E aqui está um ponto que precisa ser dito com rigor:
📌 Palmares não reproduzia a escravidão colonial.
📌 “Escravos” em crônicas portuguesas eram “cativos de guerra” — prática comum em diversas culturas.
📌 Esses cativos eram integrados à comunidade, não vendidos como propriedade.
📌 A acusação vem de cronistas coloniais inimigos do quilombo.
📌 Todos os historiadores sérios rejeitam essa narrativa.
Como afirma Beatriz Nascimento:
“O quilombo é a refutação total da lógica escravista.”
💔 6. A queda e a eternidade
Após décadas de ataques coloniais — portugueses, holandeses e bandeirantes — Palmares foi destruído em 1694.
- Zumbi resistiu até o fim.
- Foi capturado e morto em 20 de novembro de 1695.
- Sua cabeça foi exposta em praça pública para destruir o símbolo.
Mas símbolos não morrem.
Hoje, Zumbi é mais do que um líder quilombola.

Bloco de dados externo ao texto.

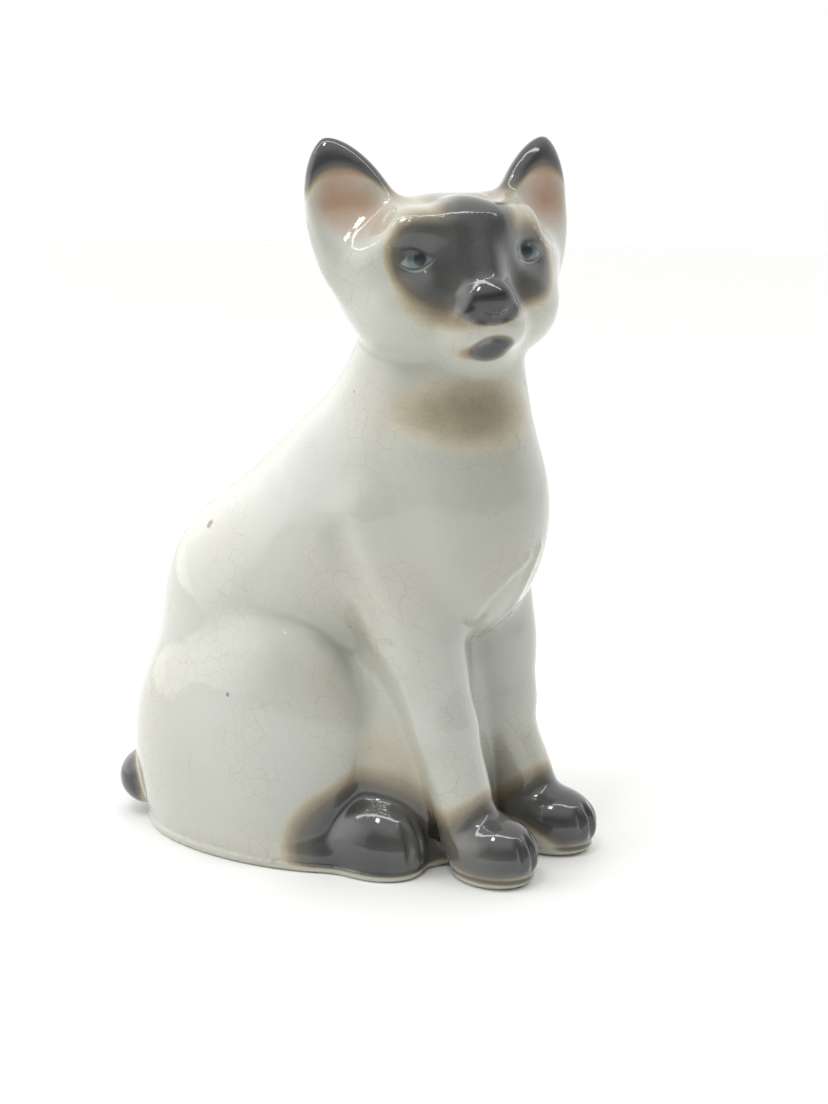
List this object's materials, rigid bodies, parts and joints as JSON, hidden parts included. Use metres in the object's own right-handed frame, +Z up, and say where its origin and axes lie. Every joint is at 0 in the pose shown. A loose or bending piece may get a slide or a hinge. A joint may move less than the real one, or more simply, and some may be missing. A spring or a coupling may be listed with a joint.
{
  "type": "seated cat figurine",
  "caption": "Hand-size hollow ceramic figurine of a seated cat with turned head, cupped ears, straight forelegs and a tail laid across the rump, glazed over a closed flat foot.",
  "frame": {"origin": "on the floor under the belly, in the middle of the figurine's width", "axes": "+Z up; the chest faces -Y; the cat's left side is +X"},
  "size_m": [0.0498, 0.078, 0.1076],
  "materials": {
    "ivory_glaze": "gloss",
    "seal_glaze": "gloss"
  },
  "bodies": {
    "root": {"body_shell": "ivory_glaze", "head_shell": "ivory_glaze", "ear_left": "seal_glaze", "ear_right": "seal_glaze", "foreleg_left": "ivory_glaze", "foreleg_right": "ivory_glaze", "hind_paw_left": "seal_glaze", "hind_paw_right": "seal_glaze", "tail": "seal_glaze"}
  },
  "joints": []
}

É memória viva, voz ancestral e fundamento da luta contra o racismo estrutural.
Por isso 20 de novembro é o Dia da Consciência Negra.
Porque Palmares não foi apenas um quilombo — foi uma promessa de futuro interrompida.
📚 Referências científicas, históricas e literárias
Acadêmicos e historiadores
Flávio Gomes – Histórias de Quilombos
João José Reis – Ganhadores
Décio Freitas – Palmares: a guerra dos escravos
Stuart Schwartz – Slaves, Peasants and Rebels
Silvia Lara – Estudos sobre escravidão colonial
Robert Slenes – Na senzala, uma flor
Beatriz Nascimento – artigos sobre quilombos como conceito político
Kabengele Munanga – Rediscutindo a mestiçagem no Brasil
Obras culturais e documentais
Filme Quilombo (Cacá Diegues, 1984)
Documentário Quilombo dos Palmares (Museu Afro Brasil)
Abdias do Nascimento – O Quilombismo
Fontes coloniais (com crítica historiográfica)
Relatórios de Domingos Jorge Velho
Cartas e documentos portugueses do século XVII
✒️ Conclusão da Lúmen
A história não é confortável.
Mas o conforto nunca construiu humanidade.
Zumbi, Palmares e todos aqueles que escolheram a liberdade diante do açoite nos lembram que:
👉 resistir é construir futuro;
👉 liberdade não se negocia;
👉 e que nossa memória precisa ser tão forte quanto nossa luta.
Porque o Brasil não começou em 1500 —
começou nos sonhos de quem nunca aceitou viver de joelhos.